DNA on one-electron oxidation transiently forms G^•+ which undergoes proton transfer reactions internally to C forming several short-lived intermediate G-C cationic radicals (see scheme 1). These species ultimately deprotonate to solvent resulting in the formation of neutral guanine radicals (G(N1-H)^• or G(N2-H)^•). These radicals have been suggested from their UV-vis spectra after pulse radiolysis and several confirmed by ESR experiments.^{3,4,6,13,19,21,22,40} In this work, we calculated vertical transition energies for the various one-electron oxidized G-C species to better understand the nature of the transitions involved in the UV-vis spectra of these intermediates. Our chosen method (TD-ωb97xd-PCM/6–31G(3df,p)) was tested by comparison to high level methods (EOM-CCSD(T)²⁶) for the neutral G-C base pair and found to give excellent results. This gave us confidence in the usefulness of the method for other G-C species investigated in this work. From a comparison of our TD-ωb97xd-PCM/6–31G(3df,p) calculated transition energies of one-electron oxidized guanine radical (G^•+, G(N1-H)^• and G(N2-H)^•) and G-C base pair with those available from pulse radiolysis experiments,^14,19,21,22 we found that the calculated spectra are blue-shifted by 40 – 70 nm with respect to experiment. Thus, to match with experiment, the calculated spectra were red-shifted by of 40 – 70 nm. We note that for 40 nm red-shift, the energy shifts decrease from ca. 0.6 eV at 310 nm to ca. 0.15 eV at 600 nm. The present calculations show that the spectra of G^•+-C, G(N1-H)^•-(+H⁺)C, G(N1-H)^•-(N4-H⁺)C and G(N1-H)^•-C are quite similar and not likely to be distinguishable by experiment from their UV-vis spectra which are poorly resolved. However, the present calculation predicts that as proton transfers from N1 of guanine to cytosine and finally to solvent to form the more stable species G(N1-H)^•-C (scheme 1(d)), the outer band is progressively red-shifted, see Figure 3 and Figure S3 in the supporting information. This shift is not seen in the experiment owing to the low intensity and poor resolution of the longest wavelength transition.
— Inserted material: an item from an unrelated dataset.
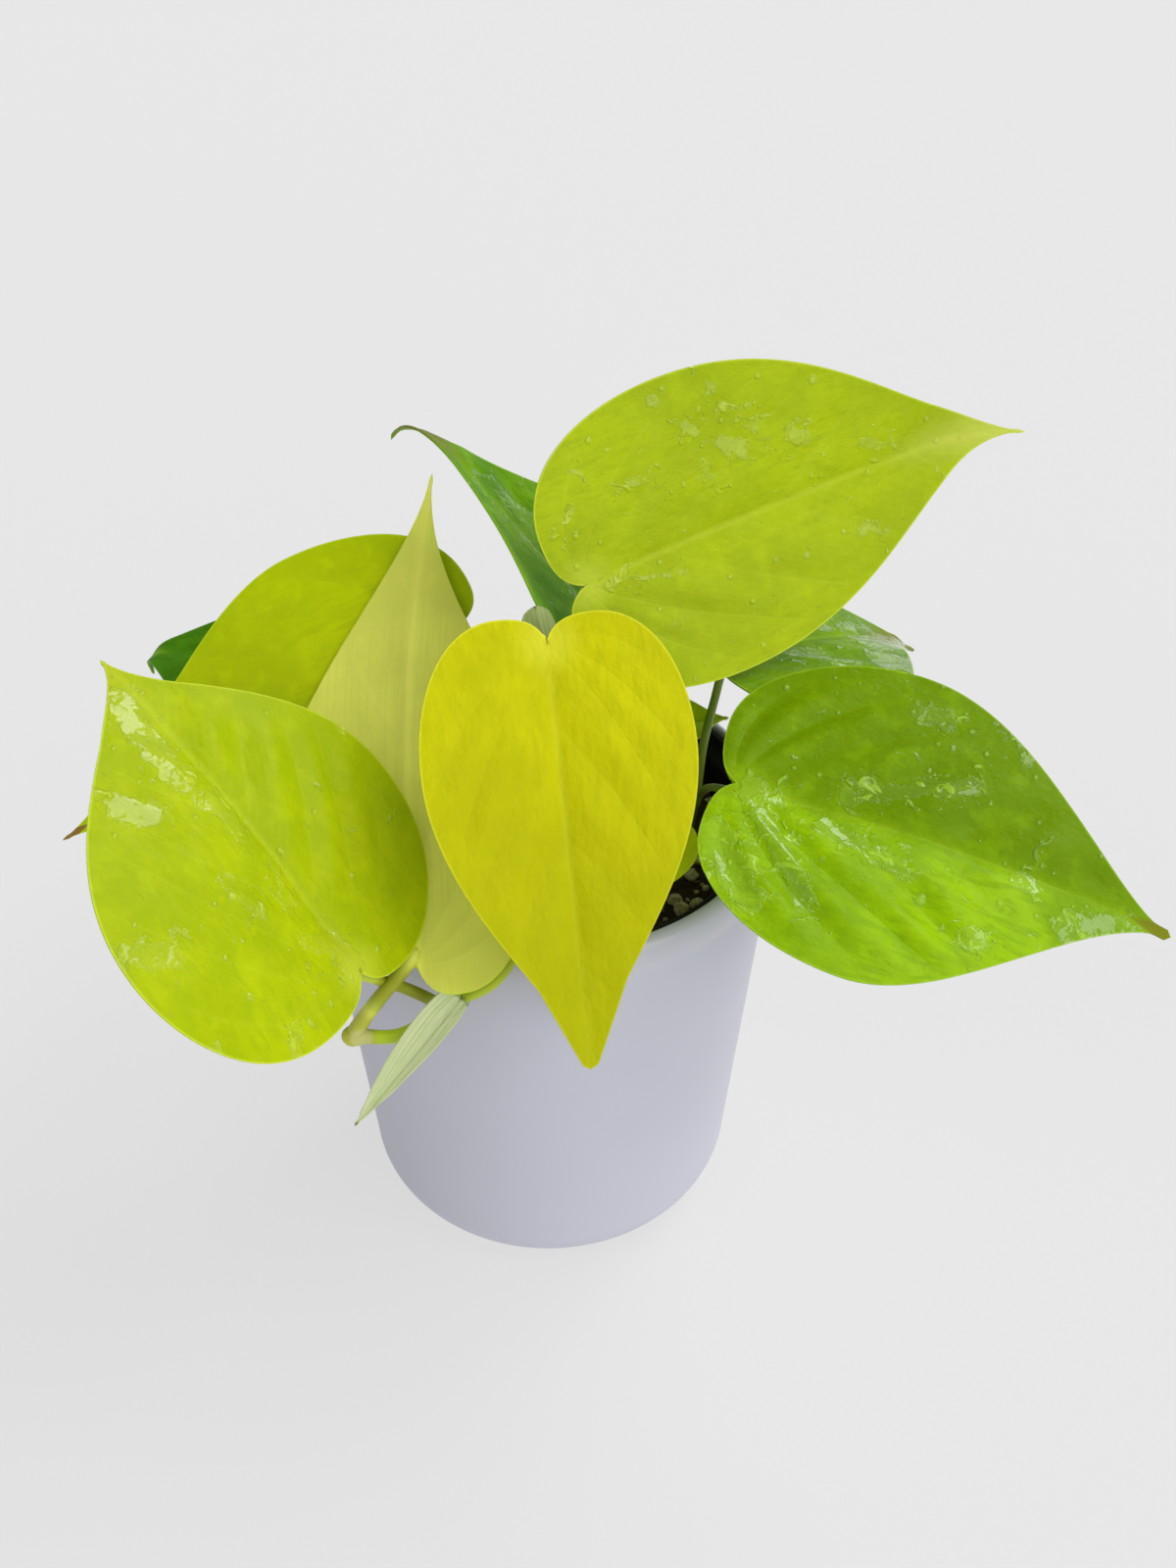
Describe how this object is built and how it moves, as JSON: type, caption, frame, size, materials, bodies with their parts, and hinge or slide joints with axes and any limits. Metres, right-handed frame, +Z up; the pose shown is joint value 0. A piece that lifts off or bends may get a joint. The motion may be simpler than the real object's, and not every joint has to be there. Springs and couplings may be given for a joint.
{
  "type": "potted lemon lime philodendron",
  "caption": "Young trailing aroid with heart-shaped lime leaves, in a black nursery pot that stands in a glossy white round cover pot.",
  "frame": {"origin": "middle of the cover pot's flat foot, on the surface that it stands on", "axes": "+Z up, +X to the right and +Y to the back, seen from the side that the reference view shows"},
  "size_m": [0.2511, 0.1563, 0.224],
  "materials": {
    "pot_glaze": "glossy white glaze",
    "nursery_plastic": "satin black moulded plastic",
    "potting_mix": "rough dark potting mix with perlite",
    "stem_lime": "waxy yellow-green stem",
    "stem_dark": "waxy dark green stem",
    "leaf_lime": "satin lime leaf with fine veins",
    "leaf_underside": "matte pale underside of a lime leaf",
    "leaf_green": "glossy green leaf with water drops",
    "sheath": "pale papery sheath"
  },
  "bodies": {
    "root": {"cover_pot": "pot_glaze", "nursery_pot": "nursery_plastic", "soil": "potting_mix", "front_vine": "stem_lime", "centre_vine": "stem_lime", "right_vine": "stem_dark", "back_vine": "stem_lime", "far_vine": "stem_dark", "leaf_upper_right": "leaf_lime", "leaf_centre": "leaf_lime", "leaf_left": "leaf_lime", "leaf_left_back": "leaf_lime", "leaf_pale_upright": "leaf_underside", "leaf_upper_back": "leaf_green", "leaf_right_back": "leaf_green", "leaf_right": "leaf_green", "leaf_far_left": "leaf_green", "leaf_small_right": "leaf_lime", "leaf_small_back": "leaf_green", "front_sheath": "sheath", "centre_sheath": "sheath"}
  },
  "joints": []
}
For G(N2-H)^•-C our calculations predict an intense absorption around 540 nm (2.3 eV) and the corresponding oscillator strength is 0.1903. The experimental absorption spectra of G(N2-H)^• have a characteristic absorption band with high intensity at around 610 nm (2.0 eV).^14,19 Our TD-ωb97xd-PCM/6–31G(3df,p) calculated transition (540 nm) of G(N2-H)^•-C is therefore red-shifted by 70 nm to give an overall match, see Figure 4. We also note that G(N2-H)^•-C is a more stable structure than G(N1-H)^•-(N4-H⁺)C and favored slightly over G(N1-H)^•-C. Our calculations also show that the lowest energy transitions in all the radicals considered in this study (Scheme 1) are local excitations taking place from G→G and they are either π→π* or n→π* in nature, see Tables 2 - 6. The lowest energy pure CT transitions have low oscillator strength and occur from C→G^•+ and are π→π* in nature with transition energies lying between 3.36 – 4.27 eV.